— Start DATA SHOWN —

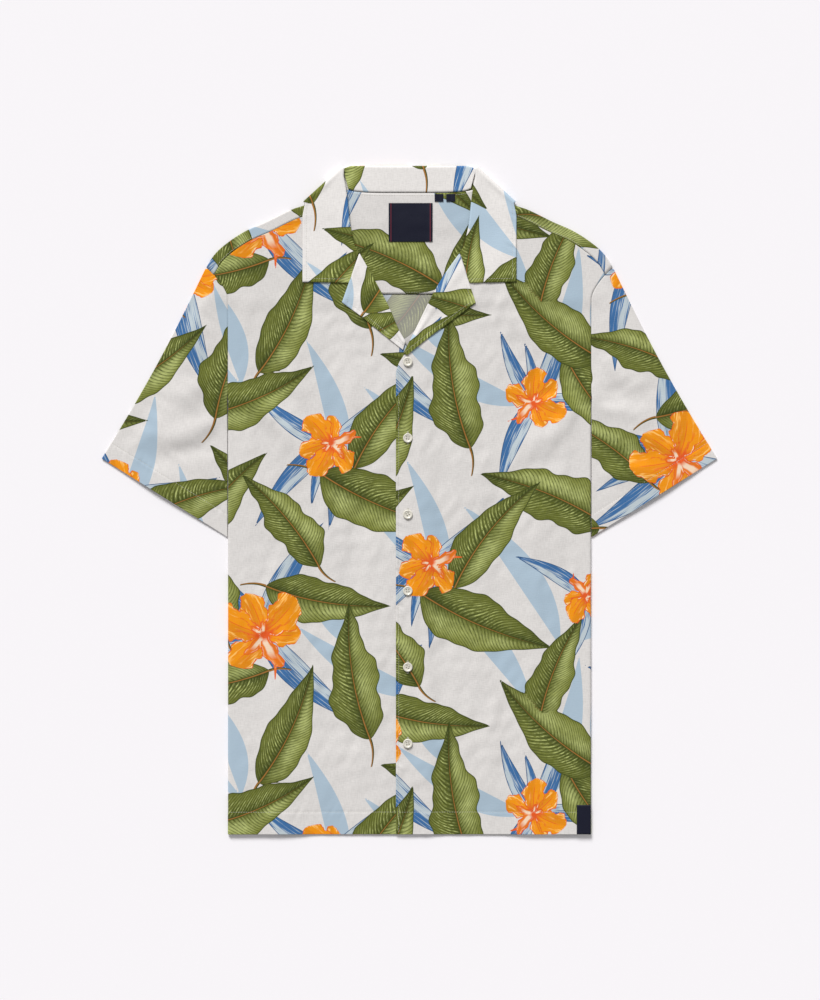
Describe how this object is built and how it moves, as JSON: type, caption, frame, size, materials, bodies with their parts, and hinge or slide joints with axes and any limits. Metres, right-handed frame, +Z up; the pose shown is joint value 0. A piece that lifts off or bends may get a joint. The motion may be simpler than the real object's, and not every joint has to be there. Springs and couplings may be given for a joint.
{
  "type": "short-sleeved camp-collar shirt",
  "caption": "Short-sleeved button-up shirt with an open notched camp collar and a tropical leaf and flower print, laid out flat on its back with its sides folded behind.",
  "frame": {"origin": "middle of the bounding box, on the surface that the shirt lies on", "axes": "+Y from the hem to the collar, +Z up from the surface through the front, +X to the viewer's right, which is the wearer's left"},
  "size_m": [0.7198, 0.7815, 0.008],
  "materials": {
    "printed_cotton_back": "matte",
    "printed_cotton_front_left": "matte",
    "printed_cotton_front_right": "matte",
    "printed_cotton_sleeve_left": "matte",
    "printed_cotton_sleeve_right": "matte",
    "printed_cotton_yoke": "matte",
    "printed_cotton_lining": "matte",
    "printed_cotton_collar": "matte",
    "printed_cotton_lapel_left": "matte",
    "printed_cotton_lapel_right": "matte",
    "shirt_button": "satin",
    "woven_label": "matte"
  },
  "bodies": {
    "root": {"back_panel": "printed_cotton_back", "front_left": "printed_cotton_front_left", "front_right": "printed_cotton_front_right", "sleeve_left": "printed_cotton_sleeve_left", "sleeve_right": "printed_cotton_sleeve_right", "yoke_back": "printed_cotton_yoke", "yoke_lining": "printed_cotton_lining", "collar": "printed_cotton_collar", "lapel_left": "printed_cotton_lapel_left", "lapel_right": "printed_cotton_lapel_right", "button_1": "shirt_button", "button_2": "shirt_button", "button_3": "shirt_button", "button_4": "shirt_button", "button_5": "shirt_button", "button_6": "shirt_button", "neck_label": "woven_label", "neck_tab_1": "woven_label", "neck_tab_2": "woven_label", "side_tab": "woven_label"}
  },
  "joints": []
}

— End DATA SHOWN —

REQUIREMENTS: Print the whole listing again, exactly.

THE REPLY:
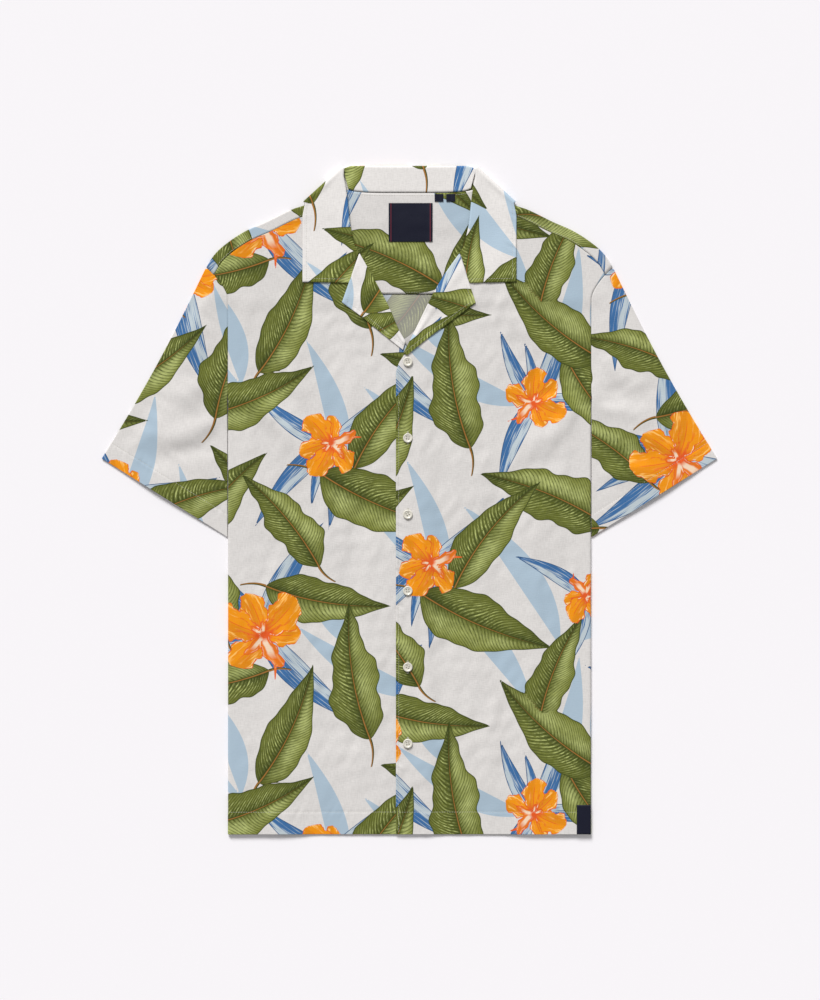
Describe how this object is built and how it moves, as JSON: type, caption, frame, size, materials, bodies with their parts, and hinge or slide joints with axes and any limits. Metres, right-handed frame, +Z up; the pose shown is joint value 0. A piece that lifts off or bends may get a joint. The motion may be simpler than the real object's, and not every joint has to be there. Springs and couplings may be given for a joint.
{
  "type": "short-sleeved camp-collar shirt",
  "caption": "Short-sleeved button-up shirt with an open notched camp collar and a tropical leaf and flower print, laid out flat on its back with its sides folded behind.",
  "frame": {"origin": "middle of the bounding box, on the surface that the shirt lies on", "axes": "+Y from the hem to the collar, +Z up from the surface through the front, +X to the viewer's right, which is the wearer's left"},
  "size_m": [0.7198, 0.7815, 0.008],
  "materials": {
    "printed_cotton_back": "matte",
    "printed_cotton_front_left": "matte",
    "printed_cotton_front_right": "matte",
    "printed_cotton_sleeve_left": "matte",
    "printed_cotton_sleeve_right": "matte",
    "printed_cotton_yoke": "matte",
    "printed_cotton_lining": "matte",
    "printed_cotton_collar": "matte",
    "printed_cotton_lapel_left": "matte",
    "printed_cotton_lapel_right": "matte",
    "shirt_button": "satin",
    "woven_label": "matte"
  },
  "bodies": {
    "root": {"back_panel": "printed_cotton_back", "front_left": "printed_cotton_front_left", "front_right": "printed_cotton_front_right", "sleeve_left": "printed_cotton_sleeve_left", "sleeve_right": "printed_cotton_sleeve_right", "yoke_back": "printed_cotton_yoke", "yoke_lining": "printed_cotton_lining", "collar": "printed_cotton_collar", "lapel_left": "printed_cotton_lapel_left", "lapel_right": "printed_cotton_lapel_right", "button_1": "shirt_button", "button_2": "shirt_button", "button_3": "shirt_button", "button_4": "shirt_button", "button_5": "shirt_button", "button_6": "shirt_button", "neck_label": "woven_label", "neck_tab_1": "woven_label", "neck_tab_2": "woven_label", "side_tab": "woven_label"}
  },
  "joints": []
}